I understand that the militancy of this argument may render it an unpopular one, but I think we need to consider the bigger picture here. If we are saying that we ought to leave the “self-definition” provision in its current, astoundingly wide form, we risk doing liberation movement, particularly the LGBT movement, a huge, counter-productive injustice. If we consider that places to NUS conferences are fairly limited to usually around four delegates in total, allowing the self-defining non-heterosexual, but in practice completely heteronormative, person described above to contest a conference place against a genuinely oppressed LGBT person is most damaging.

A genuinely oppressed person is precisely the kind of individual who will be afraid to stand in an election should a position be contested – especially if they are LGBT and stand to be outed – yet they will always be the best qualified representative, however experienced or politicised the opponent.

Thus the situation potentially arrived at is one whereby an oppressed individual has quite literally had their voice and their platform stolen by a non-oppressed individual, parodying the real-life oppression all such individuals actually face and making a mockery of all liberation movements.

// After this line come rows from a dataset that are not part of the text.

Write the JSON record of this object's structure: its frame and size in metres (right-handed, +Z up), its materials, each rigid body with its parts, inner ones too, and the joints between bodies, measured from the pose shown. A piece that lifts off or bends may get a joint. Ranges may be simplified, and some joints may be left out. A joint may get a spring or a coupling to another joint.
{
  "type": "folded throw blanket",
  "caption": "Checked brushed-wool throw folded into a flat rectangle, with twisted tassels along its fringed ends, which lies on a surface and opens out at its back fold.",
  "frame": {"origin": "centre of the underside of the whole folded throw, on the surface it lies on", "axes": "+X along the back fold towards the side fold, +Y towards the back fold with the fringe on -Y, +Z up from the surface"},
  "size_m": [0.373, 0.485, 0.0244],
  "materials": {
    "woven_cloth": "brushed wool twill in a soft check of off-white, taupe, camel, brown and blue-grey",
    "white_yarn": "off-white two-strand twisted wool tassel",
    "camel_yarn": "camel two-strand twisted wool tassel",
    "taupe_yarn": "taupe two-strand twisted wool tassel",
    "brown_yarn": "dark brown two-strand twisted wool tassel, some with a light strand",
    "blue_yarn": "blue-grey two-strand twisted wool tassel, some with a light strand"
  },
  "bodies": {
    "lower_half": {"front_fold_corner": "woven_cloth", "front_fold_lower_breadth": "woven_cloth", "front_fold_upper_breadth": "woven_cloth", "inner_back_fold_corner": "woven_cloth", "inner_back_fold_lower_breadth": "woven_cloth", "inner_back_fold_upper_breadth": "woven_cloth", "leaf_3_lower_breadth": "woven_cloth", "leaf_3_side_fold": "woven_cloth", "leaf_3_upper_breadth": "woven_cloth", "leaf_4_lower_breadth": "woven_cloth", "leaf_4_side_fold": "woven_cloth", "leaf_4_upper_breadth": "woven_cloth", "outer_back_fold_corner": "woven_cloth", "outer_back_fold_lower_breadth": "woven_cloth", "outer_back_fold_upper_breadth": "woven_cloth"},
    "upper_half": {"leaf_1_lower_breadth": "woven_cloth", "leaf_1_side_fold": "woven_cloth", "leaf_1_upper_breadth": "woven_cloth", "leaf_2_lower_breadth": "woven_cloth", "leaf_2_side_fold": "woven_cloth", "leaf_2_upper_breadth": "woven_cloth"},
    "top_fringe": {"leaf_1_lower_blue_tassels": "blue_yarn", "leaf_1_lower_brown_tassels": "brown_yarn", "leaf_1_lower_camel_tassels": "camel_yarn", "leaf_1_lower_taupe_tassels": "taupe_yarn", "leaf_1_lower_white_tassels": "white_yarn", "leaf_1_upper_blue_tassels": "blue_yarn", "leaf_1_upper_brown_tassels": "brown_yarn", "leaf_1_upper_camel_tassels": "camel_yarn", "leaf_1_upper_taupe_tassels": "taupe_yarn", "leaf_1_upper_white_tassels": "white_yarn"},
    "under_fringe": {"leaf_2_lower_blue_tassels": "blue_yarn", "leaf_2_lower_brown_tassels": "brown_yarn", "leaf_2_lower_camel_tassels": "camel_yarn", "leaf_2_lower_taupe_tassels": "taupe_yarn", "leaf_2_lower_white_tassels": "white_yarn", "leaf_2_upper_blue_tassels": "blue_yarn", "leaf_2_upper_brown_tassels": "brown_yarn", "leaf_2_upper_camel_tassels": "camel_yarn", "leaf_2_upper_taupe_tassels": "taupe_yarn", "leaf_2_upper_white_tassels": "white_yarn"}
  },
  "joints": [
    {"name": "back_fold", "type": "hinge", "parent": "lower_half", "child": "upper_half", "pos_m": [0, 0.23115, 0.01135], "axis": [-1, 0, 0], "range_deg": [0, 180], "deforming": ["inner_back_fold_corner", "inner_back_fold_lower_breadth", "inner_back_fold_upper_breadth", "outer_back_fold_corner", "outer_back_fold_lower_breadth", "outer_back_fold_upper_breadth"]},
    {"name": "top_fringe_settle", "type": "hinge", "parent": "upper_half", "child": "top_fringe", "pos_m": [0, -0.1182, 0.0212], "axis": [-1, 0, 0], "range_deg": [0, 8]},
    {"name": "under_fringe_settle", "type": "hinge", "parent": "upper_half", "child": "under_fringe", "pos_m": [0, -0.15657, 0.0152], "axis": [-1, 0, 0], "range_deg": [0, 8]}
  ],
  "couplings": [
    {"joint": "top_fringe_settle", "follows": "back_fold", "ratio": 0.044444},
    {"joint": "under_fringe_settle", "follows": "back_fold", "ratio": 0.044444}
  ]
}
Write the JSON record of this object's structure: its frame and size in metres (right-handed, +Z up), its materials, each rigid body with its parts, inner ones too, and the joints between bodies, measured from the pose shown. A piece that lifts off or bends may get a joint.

But current provisions have the potential not only to contradict the vision of liberation, but to completely undermine it. This is why I think we need to reaffirm our commitment to liberation by reforming our eligibility criteria arrangements. We also ought to debate whether or not elections are always the most ideal means of selecting delegates in all situations. Most of all though, to avoid potentially disastrous consequences, individual students need to carefully consider whether they are genuinely oppressed as a person belonging to a group we are seeking to liberate before they nominate themselves as a delegate to a liberation conference.